Quinnen Williams is focused only on what he can control, the New York Jets defensive lineman blocking out the rumors that he could be on the trading block.
On Tuesday, Manish Mehta of the New York Daily News reported that the Jets were shopping Williams. Subsequent reports indicated that the Jets were not looking to move on from their talented and growing pass rusher. But the damage was done in terms of rumors and hype, with speculation rife in terms of where Williams, in his second year in the NFL, could potentially land.
He’s coming off a Week 7 loss to the Buffalo Bills where he had four tackles and a sack.
“You really can’t – as player you can’t control [it]. You can only control what you can control,” Williams told Sports Illustrated’s ‘Jets Country’ in an interview coordinated with Tide.
“If they trade me, they trade me.

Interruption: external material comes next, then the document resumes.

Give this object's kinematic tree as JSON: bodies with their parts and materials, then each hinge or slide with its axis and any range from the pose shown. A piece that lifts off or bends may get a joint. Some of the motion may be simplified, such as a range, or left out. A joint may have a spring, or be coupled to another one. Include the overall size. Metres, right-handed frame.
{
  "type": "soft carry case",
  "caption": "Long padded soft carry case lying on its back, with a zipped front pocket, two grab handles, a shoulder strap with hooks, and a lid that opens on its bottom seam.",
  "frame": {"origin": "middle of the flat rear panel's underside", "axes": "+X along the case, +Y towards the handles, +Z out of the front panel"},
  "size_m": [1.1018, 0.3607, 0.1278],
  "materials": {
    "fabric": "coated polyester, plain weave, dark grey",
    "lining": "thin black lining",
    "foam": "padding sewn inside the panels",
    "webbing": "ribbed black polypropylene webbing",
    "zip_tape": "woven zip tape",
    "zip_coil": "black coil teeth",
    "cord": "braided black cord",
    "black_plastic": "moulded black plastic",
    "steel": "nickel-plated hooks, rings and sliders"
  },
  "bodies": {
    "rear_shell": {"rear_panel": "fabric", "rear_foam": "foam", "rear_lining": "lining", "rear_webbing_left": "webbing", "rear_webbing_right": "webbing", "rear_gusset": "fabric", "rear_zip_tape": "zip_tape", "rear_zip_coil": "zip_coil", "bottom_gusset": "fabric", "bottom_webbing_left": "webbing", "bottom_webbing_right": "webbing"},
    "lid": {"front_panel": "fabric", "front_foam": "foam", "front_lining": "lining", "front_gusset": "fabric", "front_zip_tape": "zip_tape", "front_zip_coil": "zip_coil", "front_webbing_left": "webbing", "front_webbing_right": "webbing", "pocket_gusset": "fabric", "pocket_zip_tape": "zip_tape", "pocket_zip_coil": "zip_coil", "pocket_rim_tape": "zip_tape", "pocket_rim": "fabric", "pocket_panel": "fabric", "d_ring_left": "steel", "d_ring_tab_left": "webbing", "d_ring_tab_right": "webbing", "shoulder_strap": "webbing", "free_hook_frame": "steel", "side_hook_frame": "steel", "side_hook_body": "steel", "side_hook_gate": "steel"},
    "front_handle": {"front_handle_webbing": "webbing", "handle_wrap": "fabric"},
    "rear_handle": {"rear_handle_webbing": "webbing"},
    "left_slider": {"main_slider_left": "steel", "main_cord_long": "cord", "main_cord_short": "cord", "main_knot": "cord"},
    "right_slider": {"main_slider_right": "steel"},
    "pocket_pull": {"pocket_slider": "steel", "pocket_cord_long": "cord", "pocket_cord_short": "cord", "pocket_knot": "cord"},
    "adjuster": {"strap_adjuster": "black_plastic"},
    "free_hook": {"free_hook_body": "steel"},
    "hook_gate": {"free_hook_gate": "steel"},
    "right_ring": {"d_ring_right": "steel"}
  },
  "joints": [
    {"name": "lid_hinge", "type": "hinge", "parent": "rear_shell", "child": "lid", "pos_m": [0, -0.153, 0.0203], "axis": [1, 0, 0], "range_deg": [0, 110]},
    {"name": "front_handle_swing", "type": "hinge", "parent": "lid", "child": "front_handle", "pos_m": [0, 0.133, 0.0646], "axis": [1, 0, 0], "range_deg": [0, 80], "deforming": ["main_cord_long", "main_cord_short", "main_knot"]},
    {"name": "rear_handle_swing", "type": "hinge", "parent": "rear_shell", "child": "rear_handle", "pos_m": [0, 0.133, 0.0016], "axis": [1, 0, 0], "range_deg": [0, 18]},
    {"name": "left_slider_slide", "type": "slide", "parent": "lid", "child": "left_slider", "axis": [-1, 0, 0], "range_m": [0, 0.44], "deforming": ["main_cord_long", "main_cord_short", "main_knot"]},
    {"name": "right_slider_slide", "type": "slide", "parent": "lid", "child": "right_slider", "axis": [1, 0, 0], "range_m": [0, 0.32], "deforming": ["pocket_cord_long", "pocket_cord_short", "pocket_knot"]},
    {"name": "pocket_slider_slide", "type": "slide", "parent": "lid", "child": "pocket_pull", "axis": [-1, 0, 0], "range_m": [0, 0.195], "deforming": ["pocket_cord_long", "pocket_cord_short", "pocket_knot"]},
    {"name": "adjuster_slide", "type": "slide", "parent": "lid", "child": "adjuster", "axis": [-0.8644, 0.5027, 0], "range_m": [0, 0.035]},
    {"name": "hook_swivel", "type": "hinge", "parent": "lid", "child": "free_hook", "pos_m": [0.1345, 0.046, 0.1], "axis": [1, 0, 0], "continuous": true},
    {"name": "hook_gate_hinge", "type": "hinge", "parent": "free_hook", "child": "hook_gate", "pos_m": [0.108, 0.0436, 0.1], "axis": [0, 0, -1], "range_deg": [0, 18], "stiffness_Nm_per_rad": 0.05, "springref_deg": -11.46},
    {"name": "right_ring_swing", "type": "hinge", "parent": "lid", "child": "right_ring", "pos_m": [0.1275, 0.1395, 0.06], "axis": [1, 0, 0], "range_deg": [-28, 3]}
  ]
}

If they don’t. I just want to go out there and perform every single week, give it my all – every single game. To me the best I can be.”

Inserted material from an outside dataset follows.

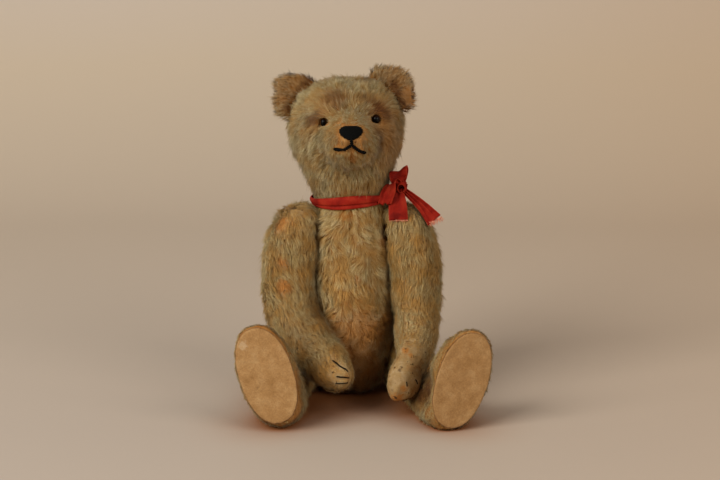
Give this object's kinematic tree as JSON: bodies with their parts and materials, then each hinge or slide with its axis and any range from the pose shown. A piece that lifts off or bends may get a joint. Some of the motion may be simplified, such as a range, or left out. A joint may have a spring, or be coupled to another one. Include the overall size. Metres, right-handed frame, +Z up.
{
  "type": "jointed teddy bear",
  "caption": "Old sitting teddy bear of worn mohair, jointed at neck, shoulders and hips, with felt pads, glass eyes, a stitched nose and a red ribbon.",
  "frame": {"origin": "on the floor under the middle of the flat seat, between the two hips", "axes": "+Z up, -Y the way the bear faces, +X to the bear's own left"},
  "size_m": [0.1689, 0.1472, 0.2269],
  "materials": {
    "mohair": "worn golden-brown mohair pile on an orange-tan woven backing",
    "felt": "matte tan wool felt, rubbed and moth-grazed",
    "black_thread": "black cotton thread, satin",
    "eye_glass": "polished dark brown glass with a black pupil",
    "steel_wire": "dull mild steel",
    "board": "pressed board, matte",
    "red_ribbon": "faded red ribbon with frayed ends"
  },
  "bodies": {
    "torso": {"hip_left_body_disc": "board", "hip_left_body_washer": "steel_wire", "hip_right_body_disc": "board", "hip_right_body_washer": "steel_wire", "neck_body_disc": "board", "neck_body_washer": "steel_wire", "neck_ribbon": "red_ribbon", "shoulder_left_body_disc": "board", "shoulder_left_body_washer": "steel_wire", "shoulder_right_body_disc": "board", "shoulder_right_body_washer": "steel_wire", "torso": "mohair"},
    "head": {"ear_left": "mohair", "ear_right": "mohair", "eye_left": "eye_glass", "eye_right": "eye_glass", "eye_shank_left": "steel_wire", "eye_shank_right": "steel_wire", "head": "mohair", "mouth_corners": "black_thread", "mouth_stem": "black_thread", "neck_cotter_pin": "steel_wire", "neck_limb_disc": "board", "neck_limb_washer": "steel_wire", "nose": "black_thread"},
    "arm_left": {"arm_left": "mohair", "claw_left_paw_1": "black_thread", "claw_left_paw_2": "black_thread", "paw_pad_left": "felt", "shoulder_left_cotter_pin": "steel_wire", "shoulder_left_limb_disc": "board", "shoulder_left_limb_washer": "steel_wire"},
    "arm_right": {"arm_right": "mohair", "claw_right_paw_1": "black_thread", "claw_right_paw_2": "black_thread", "claw_right_paw_3": "black_thread", "paw_pad_right": "felt", "shoulder_right_cotter_pin": "steel_wire", "shoulder_right_limb_disc": "board", "shoulder_right_limb_washer": "steel_wire"},
    "leg_left": {"foot_pad_left": "felt", "hip_left_cotter_pin": "steel_wire", "hip_left_limb_disc": "board", "hip_left_limb_washer": "steel_wire", "leg_left": "mohair"},
    "leg_right": {"foot_pad_right": "felt", "hip_right_cotter_pin": "steel_wire", "hip_right_limb_disc": "board", "hip_right_limb_washer": "steel_wire", "leg_right": "mohair"}
  },
  "joints": [
    {"name": "neck", "type": "hinge", "parent": "torso", "child": "head", "pos_m": [0, 0, 0.137], "axis": [-0.0593, 0, 0.9982], "continuous": true},
    {"name": "shoulder_left", "type": "hinge", "parent": "torso", "child": "arm_left", "pos_m": [0.02659, -0.00469, 0.116], "axis": [-0.9848, 0.1736, 0], "range_deg": [0, 100], "deforming": ["neck_ribbon"]},
    {"name": "shoulder_right", "type": "hinge", "parent": "torso", "child": "arm_right", "pos_m": [-0.02608, -0.00699, 0.116], "axis": [-0.9659, -0.2588, 0], "range_deg": [0, 100]},
    {"name": "hip_left", "type": "hinge", "parent": "torso", "child": "leg_left", "pos_m": [0.0226, 0.001, 0.023], "axis": [0.948, 0.2862, -0.1392], "range_deg": [0, 75]},
    {"name": "hip_right", "type": "hinge", "parent": "torso", "child": "leg_right", "pos_m": [-0.0226, 0.006, 0.023], "axis": [0.9843, -0.1087, 0.1392], "range_deg": [0, 75]}
  ]
}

With nine games left in the regular season, Williams needs just one more tackle to equal his tackle total from his rookie season. With three sacks, here’s already bettered the 2.5 sacks he had a season ago. Signs of development and growth for sure.
A first round pick in the 2019 NFL Draft, Williams was criticized for his quiet first year in the league. Despite the lack of big numbers a season ago, he drew rave reviews from head coach Adam Gase as well as the rest of the coaching staff.

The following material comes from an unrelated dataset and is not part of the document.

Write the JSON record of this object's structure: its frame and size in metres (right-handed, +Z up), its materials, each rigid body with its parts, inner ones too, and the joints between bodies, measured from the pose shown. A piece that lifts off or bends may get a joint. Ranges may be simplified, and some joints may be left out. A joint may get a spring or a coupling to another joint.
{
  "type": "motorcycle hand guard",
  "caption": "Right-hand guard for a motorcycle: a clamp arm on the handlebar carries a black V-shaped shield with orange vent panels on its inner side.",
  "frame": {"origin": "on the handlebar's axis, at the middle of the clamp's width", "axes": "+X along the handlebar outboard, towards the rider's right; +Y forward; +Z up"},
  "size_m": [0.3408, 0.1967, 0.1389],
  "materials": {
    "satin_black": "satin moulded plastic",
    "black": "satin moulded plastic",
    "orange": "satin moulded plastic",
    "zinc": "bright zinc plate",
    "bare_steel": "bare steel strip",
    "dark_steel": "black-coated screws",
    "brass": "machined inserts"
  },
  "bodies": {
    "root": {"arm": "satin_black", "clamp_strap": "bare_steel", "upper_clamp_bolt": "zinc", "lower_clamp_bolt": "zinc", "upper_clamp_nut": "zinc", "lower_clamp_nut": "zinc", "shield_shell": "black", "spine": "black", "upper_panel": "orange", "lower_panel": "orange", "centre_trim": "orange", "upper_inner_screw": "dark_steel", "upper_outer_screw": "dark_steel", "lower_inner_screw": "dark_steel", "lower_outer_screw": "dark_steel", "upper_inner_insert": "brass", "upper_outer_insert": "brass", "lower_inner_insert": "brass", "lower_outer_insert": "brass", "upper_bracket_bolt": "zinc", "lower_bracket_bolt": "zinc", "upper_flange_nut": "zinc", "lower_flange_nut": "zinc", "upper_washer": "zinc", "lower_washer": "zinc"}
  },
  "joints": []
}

He said that hasn’t talked with the Jets about Tuesday’s report that they were open to trading him. A report that has been countered multiple times by the beat reporters.
Saying that “I try not to keep my focus out there,” Williams said his philosophy on such things is simple.
“I basically ignore the outside noise, ignore everything in the outside,” Williams said.
A spokesman for Tide, Williams was made available as part of the Tide Hygienic Clean program.
In light of COVID-19, the NFL has barred players from swapping jerseys after games. Tide has stepped in, agreeing to not only clean all the jerseys to ensure pandemic protocols, but then will ship the exchanged jerseys between players to keep the tradition alive.
Williams said he’s been doing his own laundry since he was nine-years old.